During the Indian Deep-sea Environment Experiment (INDEX), >6000 cu.m. of sediment was resuspended 5 m above seafloor. Data collected from deep-towed photography, sediment traps, sediment coring and CTD operations before and after the experiment in 1997, as well as photography and coring during 2001 and 2002 (only coring) were used out to evaluate the immediate effects of benthic disturbance and subsequent restoration of benthic environment. Results from sedimentological, geotechnical, geochemical, biochemical, microbiological and benthos analyses indicate a complex process of partial restoration of conditions and selective recolonisation of the benthic environment.

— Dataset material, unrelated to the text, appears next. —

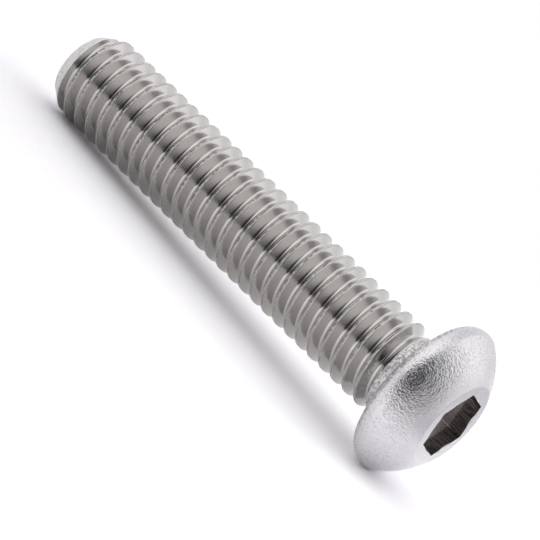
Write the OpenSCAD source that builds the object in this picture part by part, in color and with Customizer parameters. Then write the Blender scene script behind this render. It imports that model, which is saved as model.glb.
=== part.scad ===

Arising from the need for prediction of potential impact of mining on marine ecosystem, the project on ‘EIA studies for nodule mining in CIB’ was initiated by collecting baseline data in the area in 1996. Benthic impact experiments for deep-sea mining have been conducted in the Pacific Ocean using plow harrow (Foell et al., 1990), as well as sediment resuspension device called ‘Deep-Sea Sediment Resuspension System’ DSSRS (Trueblood 1993, Fukushima 1995, Tkatchenko et al. 1996). DSSRS was also used for the Indian Deep-sea Environment Experiment (INDEX) in CIB during 1997 for conducting studies on impact of sediment suspension and resettlement (Sharma and Nath 1997, Sharma et al. 2000). Currently, longterm monitoring of restoration and recolonisation of benthic environment is underway. First cruise for monitoring the restoration of benthic environment was conducted during March-April 2001 followed by second monitoring cruise during May-June 2002 and third cruise during March-April 2003 onboard RV AA Sidorenko. During these cruises, data were collected in and around the disturbance zone in the test area at locations where pre- and post-disturbance data were also collected during the benthic disturbance experiment in 1997, in order to evaluate the extent of restoration of environment in the area.